Objective →
Track down each line that has the word "joints" and copy it.
# # #
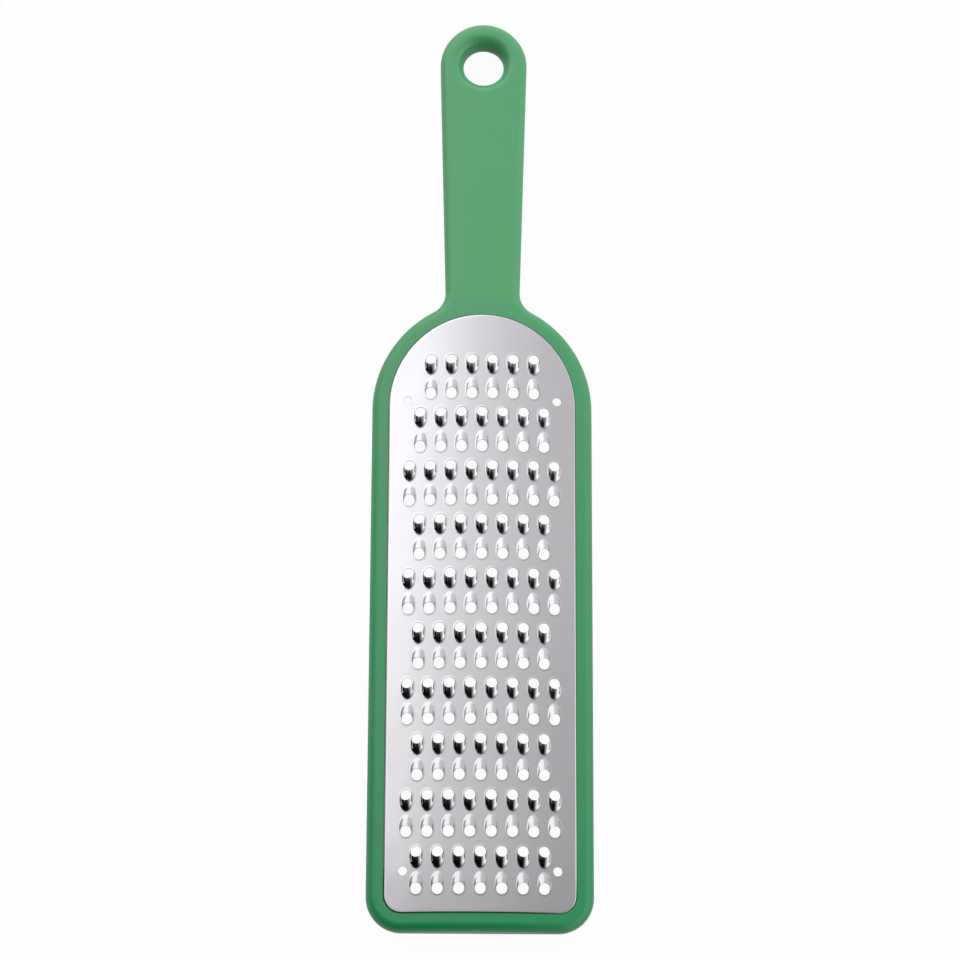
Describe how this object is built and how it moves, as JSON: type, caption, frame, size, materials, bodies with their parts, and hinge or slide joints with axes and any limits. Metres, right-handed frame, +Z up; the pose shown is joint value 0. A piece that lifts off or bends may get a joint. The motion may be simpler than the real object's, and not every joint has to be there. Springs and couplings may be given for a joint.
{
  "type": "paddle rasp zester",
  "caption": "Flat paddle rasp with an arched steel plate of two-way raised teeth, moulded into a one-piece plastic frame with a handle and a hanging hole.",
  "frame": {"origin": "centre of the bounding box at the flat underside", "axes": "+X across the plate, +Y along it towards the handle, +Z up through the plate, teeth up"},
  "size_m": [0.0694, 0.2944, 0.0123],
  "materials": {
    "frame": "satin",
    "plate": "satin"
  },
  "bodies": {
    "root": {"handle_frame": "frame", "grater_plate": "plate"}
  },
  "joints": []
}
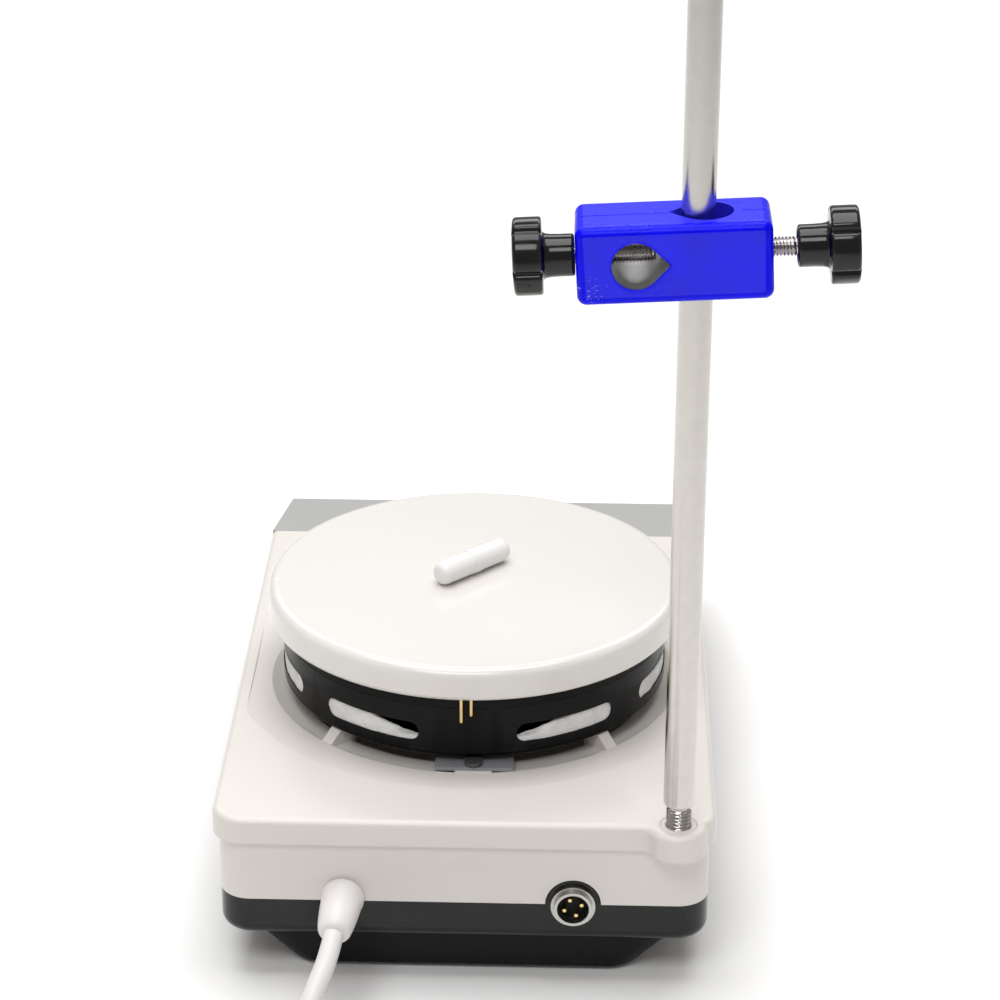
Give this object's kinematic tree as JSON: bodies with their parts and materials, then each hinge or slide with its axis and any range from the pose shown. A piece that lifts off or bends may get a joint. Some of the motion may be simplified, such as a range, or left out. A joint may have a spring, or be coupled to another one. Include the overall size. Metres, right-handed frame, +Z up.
# # #
Final answer →
Describe how this object is built and how it moves, as JSON: type, caption, frame, size, materials, bodies with their parts, and hinge or slide joints with axes and any limits. Metres, right-handed frame, +Z up; the pose shown is joint value 0. A piece that lifts off or bends may get a joint. The motion may be simpler than the real object's, and not every joint has to be there. Springs and couplings may be given for a joint.
  "joints": []